**Directive**
Repeat each line exactly as it is written.

■ ■ ■

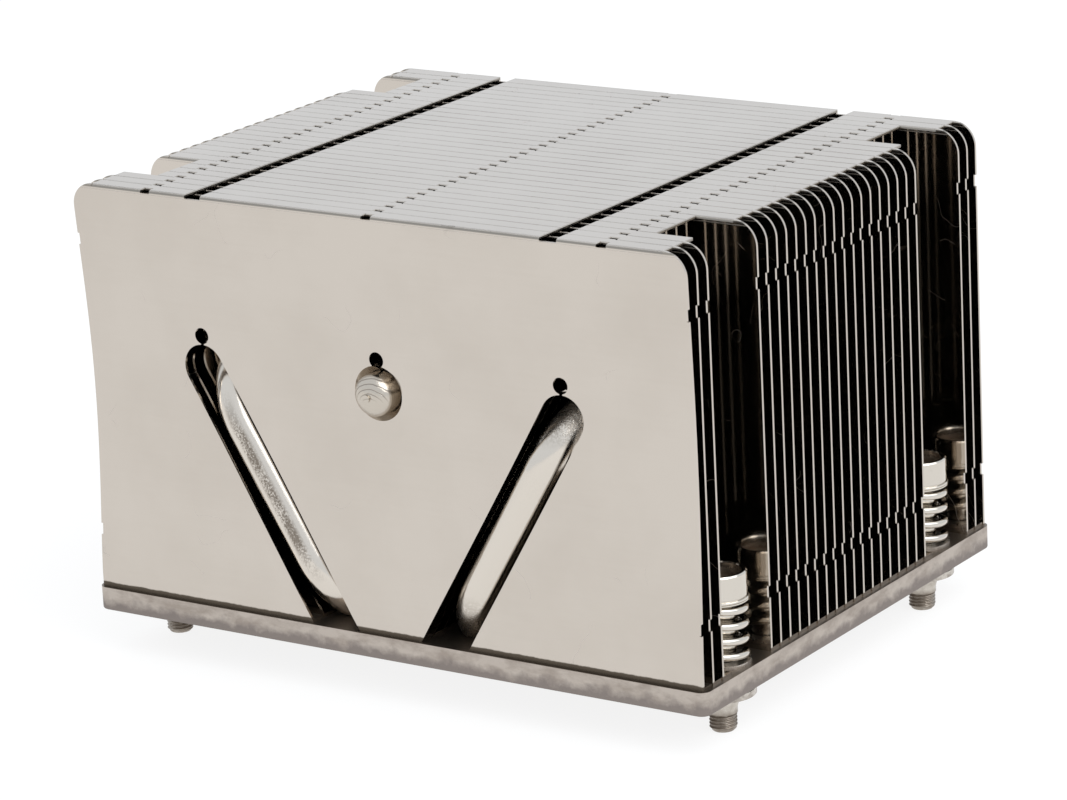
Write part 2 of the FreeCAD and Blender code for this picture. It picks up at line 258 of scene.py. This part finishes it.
fin_low, fin_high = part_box("fin_01")
fin_top = fin_high.z
short_names = [name for name in fin_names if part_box(name)[1].x < fin_high.x - 5 * MM]
short_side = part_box(short_names[0])[1].x
print(len(short_names), "of the fins are short ones, beside the screws")

# %% Scratch the sheet


def hairlines(tree, size, width, shown):
    """Thin curved scratches: where a soft noise crosses its middle, and a second one allows it."""
    away = maths(tree, "ABSOLUTE", maths(tree, "SUBTRACT", pattern(tree, size, detail=1.5), 0.5))
    line = ramp(tree, away, [(0.0, 1.0), (width, 0.0)])
    gate = ramp(tree, pattern(tree, size * 0.8, stretch=(1, 1.3, 1.2), detail=1),
                [(shown, 0.0), (shown + 0.04, 1.0)])
    return maths(tree, "MULTIPLY", line, gate)


print("scratches can be drawn without a picture")

# %% [markdown]
# Five places on the sheet differ. The outside of each fold is dull, as the sheet was stretched there,
# and its colour is darkened with painted shade. The edges sheared inside the long slots are rough, just
# below the flanges. The stack was pressed flat on top, so there the shading leans upright and the
# folds' shoulders don't show. The short fins' cut ends, in the wells beside the screws, carry painted
# shade, most low down. The front fin's foot is a dark brown band. Each place is a mask that follows
# height, so it needs no picture, and one function makes all three kinds of fin.

# %% Make the fin sheet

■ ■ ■

**Reply**
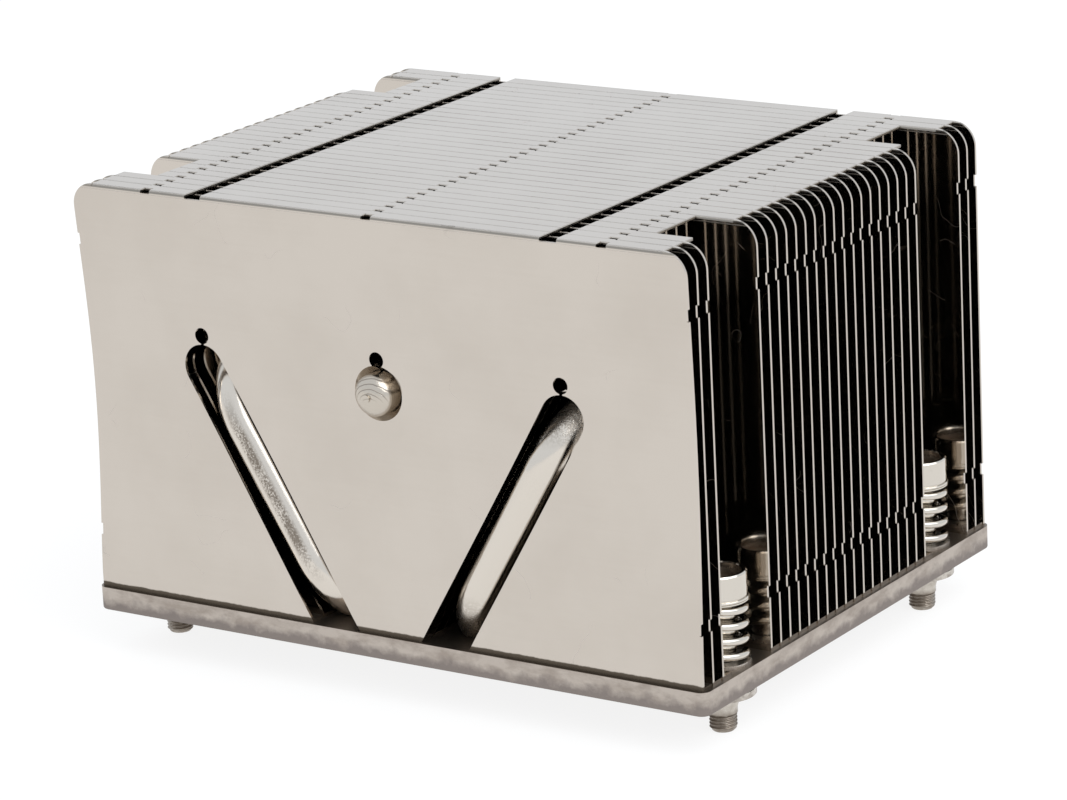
Write part 2 of the FreeCAD and Blender code for this picture. It picks up at line 258 of scene.py. This part finishes it.
fin_low, fin_high = part_box("fin_01")
fin_top = fin_high.z
short_names = [name for name in fin_names if part_box(name)[1].x < fin_high.x - 5 * MM]
short_side = part_box(short_names[0])[1].x
print(len(short_names), "of the fins are short ones, beside the screws")

# %% Scratch the sheet


def hairlines(tree, size, width, shown):
    """Thin curved scratches: where a soft noise crosses its middle, and a second one allows it."""
    away = maths(tree, "ABSOLUTE", maths(tree, "SUBTRACT", pattern(tree, size, detail=1.5), 0.5))
    line = ramp(tree, away, [(0.0, 1.0), (width, 0.0)])
    gate = ramp(tree, pattern(tree, size * 0.8, stretch=(1, 1.3, 1.2), detail=1),
                [(shown, 0.0), (shown + 0.04, 1.0)])
    return maths(tree, "MULTIPLY", line, gate)


print("scratches can be drawn without a picture")

# %% [markdown]
# Five places on the sheet differ. The outside of each fold is dull, as the sheet was stretched there,
# and its colour is darkened with painted shade. The edges sheared inside the long slots are rough, just
# below the flanges. The stack was pressed flat on top, so there the shading leans upright and the
# folds' shoulders don't show. The short fins' cut ends, in the wells beside the screws, carry painted
# shade, most low down. The front fin's foot is a dark brown band. Each place is a mask that follows
# height, so it needs no picture, and one function makes all three kinds of fin.

# %% Make the fin sheet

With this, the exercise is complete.